When the list of teams was compiled and sorted into five divisions for the forthcoming season, one noticeable absence was evident: BL&GC – the oldest club in the league.

Why? Digging has begun in earnest in an attempt to get a satisfactory answer yet words hung together collectively in the form of responses can be an ugly business – they turn into racketeers, miscreants, contortionists, any number of twisting and bending creations.

The general take thus far is this: There are two RBs at the Lads & Girls Club – Rachel Burke (Sport Development Manager) and Roger Bertrand (their only qualified table tennis coach). Ms Burke, a glance at on-line archives reveals, has been photographed in celebratory pose alongside Ms Edwards on numerous occasions. Mr Bertrand has not. Ms Burke, being a member of the Senior Management Team, has the ear of Ms Edwards. Mr Bertrand does not.

The recent decision at the club therefore to replace competitive league table tennis with a ‘Try Train’ model and somewhat insular youth club versus youth club scheme must be put down to blinkeredness at the top and wilful neglect of those ‘in the know’.

Whilst this summary is not entirely without sporting bias or conjecture, it does hold water.

The grand myth concerning Cassius Clay’s fourth round knock down at the hands of Henry Cooper in 1963 is that Clay (later known as Muhammad Ali) glanced over at Elizabeth Taylor, who was sitting at ringside.
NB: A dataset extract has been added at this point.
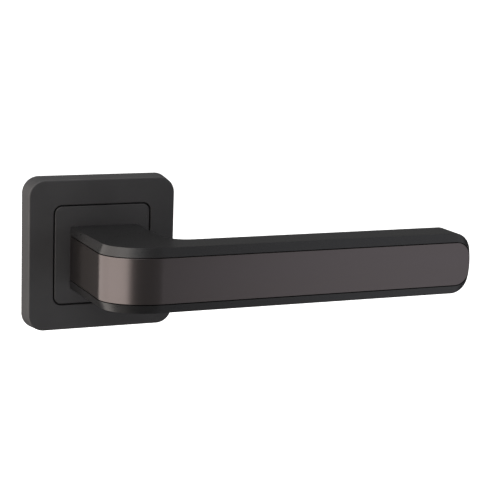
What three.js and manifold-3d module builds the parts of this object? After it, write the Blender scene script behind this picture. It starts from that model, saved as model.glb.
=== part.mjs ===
// Door lever handle on a square rose: a bent bar lever with a decorative strip let into its outer
// face, turning on a sprung rose. Millimetres, +Z up. The origin is on the door face, on the
// spindle's axis; +X runs along the grip, -Y points out of the door and +Y into it.

import * as THREE from 'three';
import { mergeVertices } from 'three/addons/utils/BufferGeometryUtils.js';
import Module from 'manifold-3d';

const wasm = await Module();
wasm.setup();

// ---------------------------------------------------------------- driving dimensions

const GAP = 0.3;                // clearance between neighbouring pieces
const OVERLAP = 0.4;            // how far joined shapes reach into each other
const SLIVER = 0.003;           // edges shorter than this are closed up after a cut

// rose
const ROSE = 52;                // width of the square cover at the door
const ROSE_FRONT = 50.9;        // width at its front face
const ROSE_DEPTH = 7.1;
const ROSE_CORNER = 5.6;
const COVER_WALL = 1.3;
const COVER_FACE = 1.4;         // thickness of the cover's front
const COVER_EDGE = 0.5;         // rounding of the front edges
const WINDOW = 34.2;            // square opening the inlay sits in
const GROOVE = 0.6;             // shadow groove round the inlay
const INLAY_CORNER = 2.4;
const INLAY_BACK = -5.4;
const FLANGE_BACK = -4.7;       // back of the inlay's hidden flange
const FLANGE = 36;

// layers behind the cover, as y positions
const HOUSING_FRONT = -4.4;
const HOUSING_FLOOR = -3.8;
const HOUSING_BACK = -1.9;
const PLATE_FRONT = -1.6;
const PLATE = 47.4;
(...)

Such a story, whether true or not, is marvellous. In a similar vein, it can only be assumed that Ms Edwards in August of this year – whilst in a high-level meeting – glanced over at a spectre and was sufficiently overcome that she acceded to a proposal – perhaps from her Sport Development Manager or her Youth Club Manager – that would deny at least four young players league table tennis.

The BL&GC’s new schemes may have their place but when marinated in the disillusionment of players about to break through in what would have been a key season (Jack Daniels 2012/13 [35%], 2013/14 [65%]) such plans can only be recorded under the heading ‘Folly’.

They may even result in the wholesale abandonment of half a generation of players unless designed or mapped out more clearly.